Which brings me back to Simpson Bowles: even now, people are saying that Obama should revive it as the starting point for a national debate, if that’s possible, about how we go forward. The weekend Financial Times dinged Obama for saying nothing of substance in his big speech. On the job front, this probably makes sense—it’s why Romney didn’t say anything, either. Obama would have to introduce “socialist” measures like the WPA, whereas Romney could only go on repeating that a faster recovery will generate more jobs “at some point.” But pointing to Simpson Bowles, which after all was done on his watch, would give Obama a belated opportunity to “add substance.” He could still argue that the primaries and the current election have brought the budget into high relief and that he intends to lead the debate and hammer out a resolution that balances the nation’s human and fiduciaries responsibilities.  
 
If we have any luck at all, the 2012 election will leave voters with a sour taste for right-left polarization.

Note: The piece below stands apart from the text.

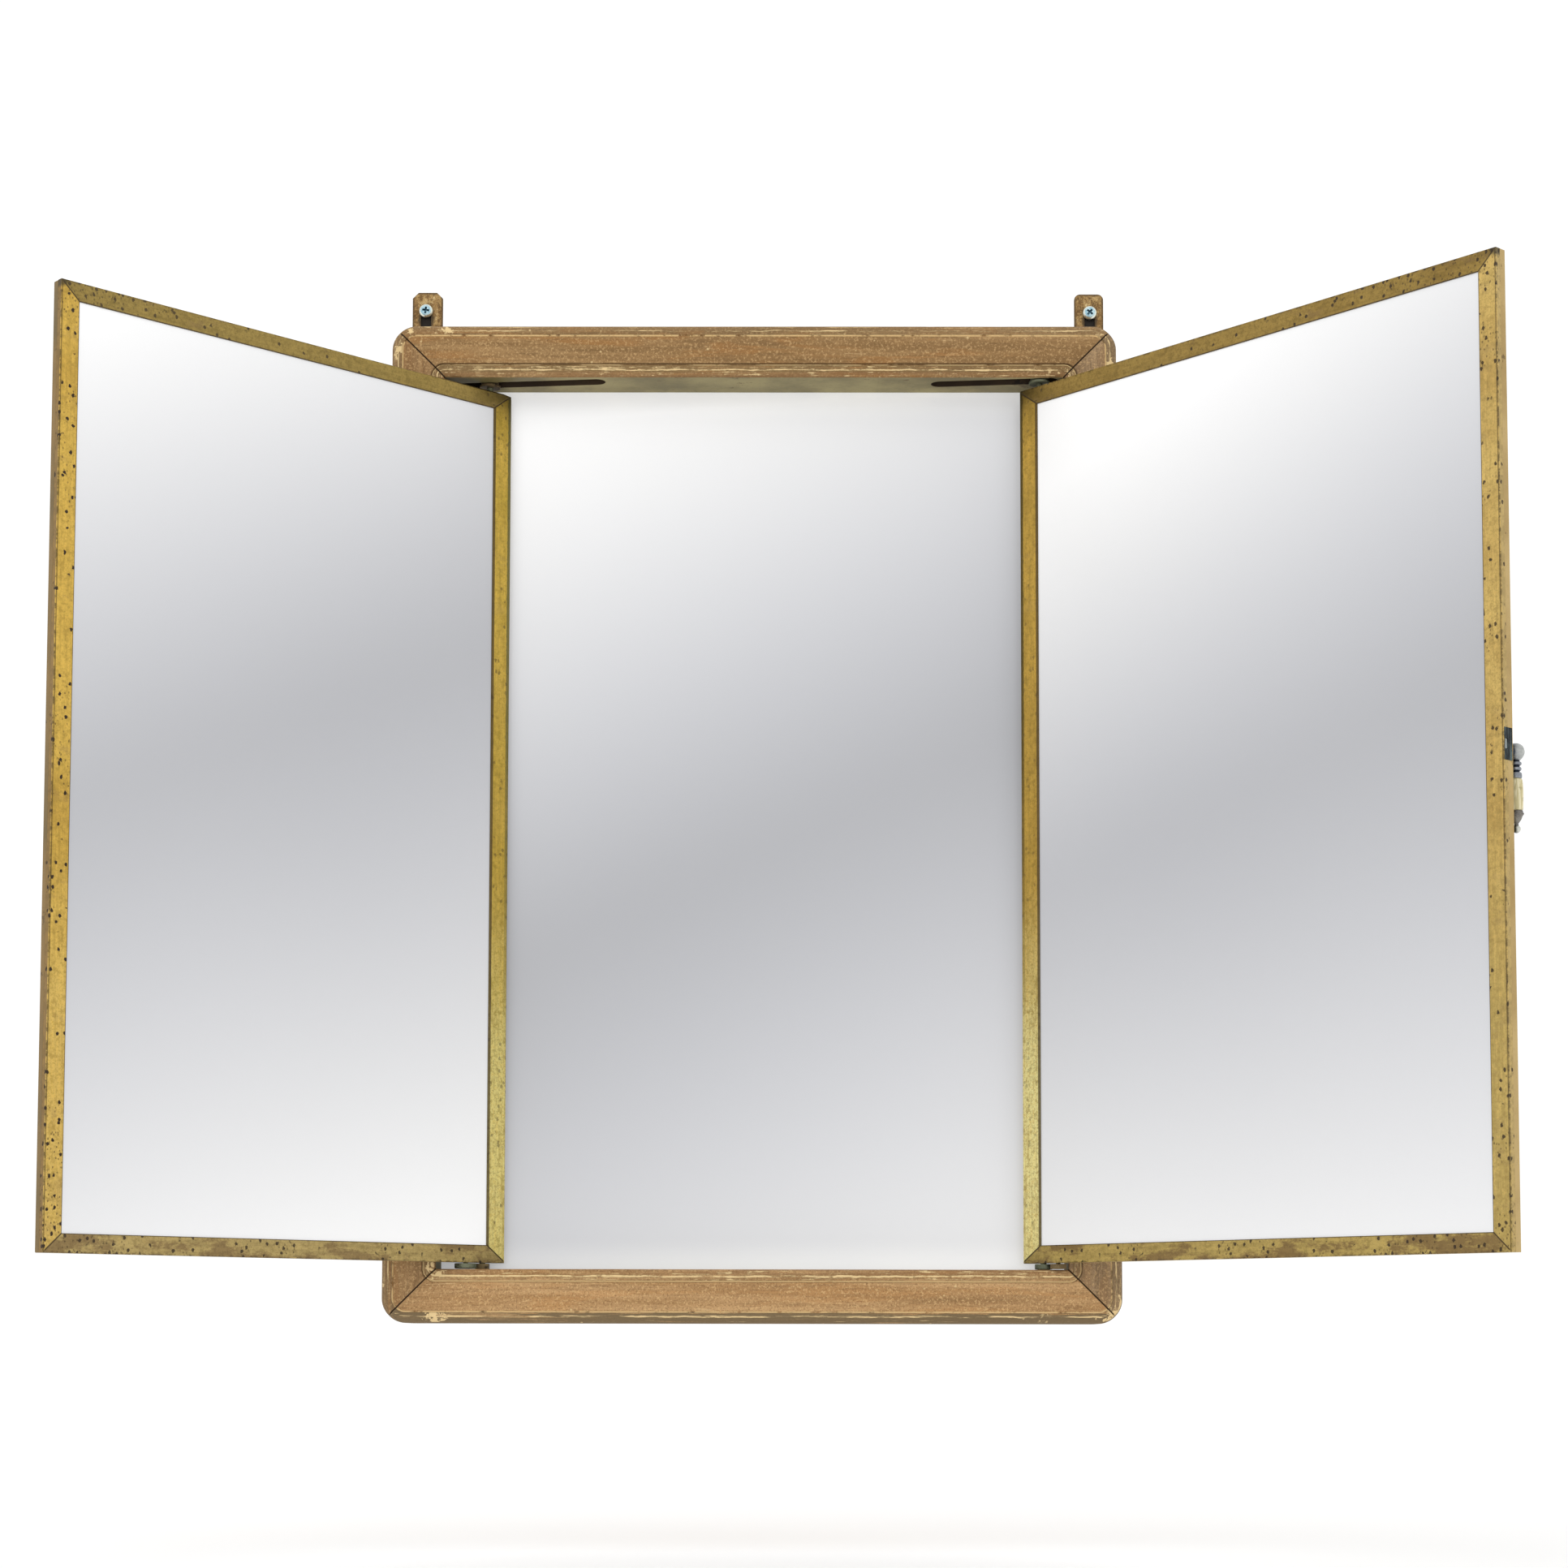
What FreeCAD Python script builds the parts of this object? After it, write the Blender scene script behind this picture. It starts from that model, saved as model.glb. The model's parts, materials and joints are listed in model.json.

The mudslinging that’s now going on seems to be falling on increasingly deaf ears as voters turn off, leaving the partisans talking to themselves. With the outcome coming down to a handful of states, the turnout elsewhere could be thinner than usual, and the winner’s mandate correspondingly watered down. In the vacuum that follows, either the extremes will grow bolder—four years of inaction—or the center will emerge as a pragmatic force, with people like Scott Brown building power the old bipartisan way.